The next privatisation process that PEEPA will engage in is that of National Development Bank (NDB) – a statutory bank currently undergoing commercialisation which will lead to its ultimate privatisation. “When the commercialisation process is complete, we will monitor its performance and then it will convert to a company before all the processes of privatisation can begin,” Ramaphane says. He says the model chosen to privatise NDB is similar to the one use in BTCL- through the IPO and will also be publicly listed on the BSE. Ramaphane says they will soon embark on a Privatisation Master Plan 2, which will be followed by a study that will determine what next step to take and advise the government accordingly.
Privatisation of public enterprises in Botswana
Responding to a suggestion that most parastatals in Botswana should be privatised as most of them are perennial loss makers, Ramaphane says privatisation cannot happen based only on poor performance of the organisation but looking at a bigger picture such as benefits of that privatisation. He, however, believes the timing now is right for privatisation as parastatals have been run by the government since independence but acknowledges that the decision was right at the time for the government to run those institutions. “The government was looking at the welfare of the public, services that were needed and with passage of time we have seen growth and also the government revenues were decreasing and government had to involve the private sector in the development of the economy,” he says.
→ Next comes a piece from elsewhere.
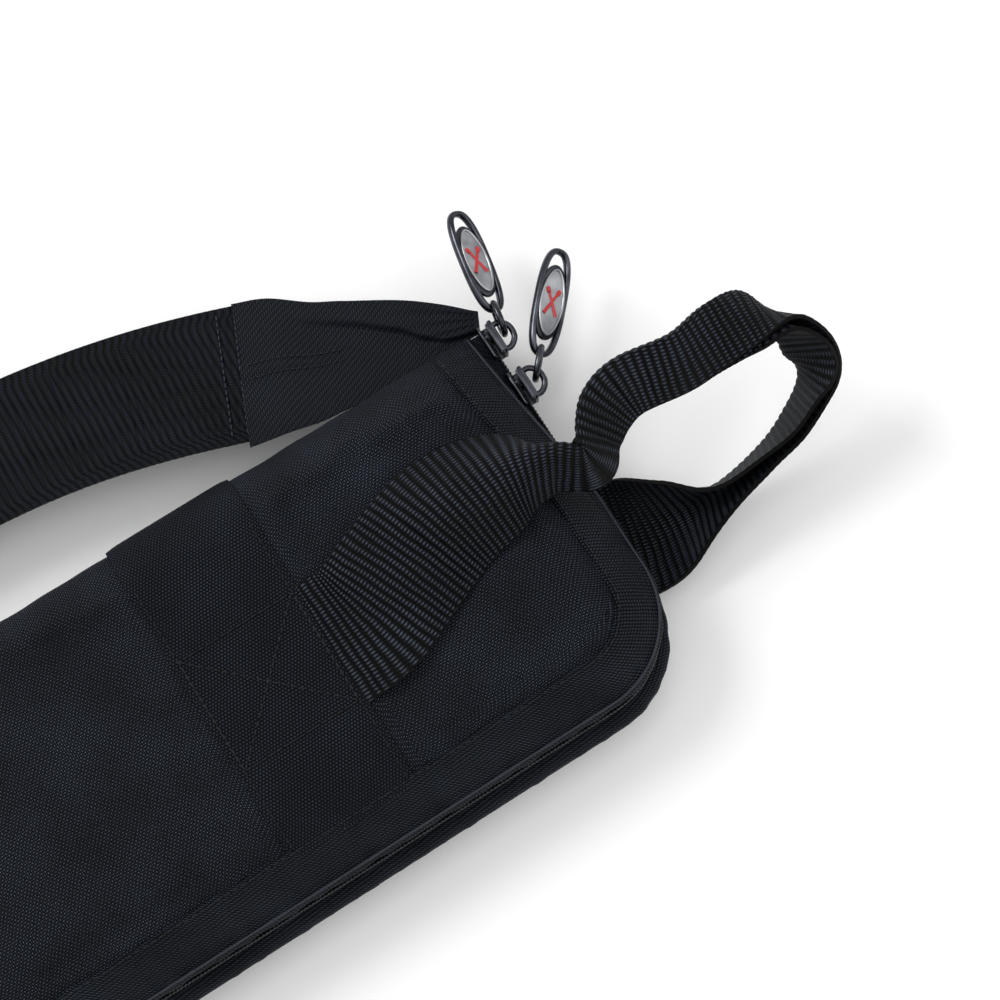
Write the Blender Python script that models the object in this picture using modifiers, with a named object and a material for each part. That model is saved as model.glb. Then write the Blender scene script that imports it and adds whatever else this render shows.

Ramaphane says the country has to move with times and adjust to the current economic landscape by allowing the private sector to have a meaningful participation in the economy. Privatisation of public enterprises, Ramaphane says, is not just a simple exercise that can be concluded within a short period of time as evidenced in the case of BTCL which took almost six years since the decision to privatise the company was made in 2010. “Privatisation involves lot of stakeholders, the public, the private sector itself, trade unions and political leadership and all of them have to be taken on board and this requires a lot of effort and consultations,” he maintains.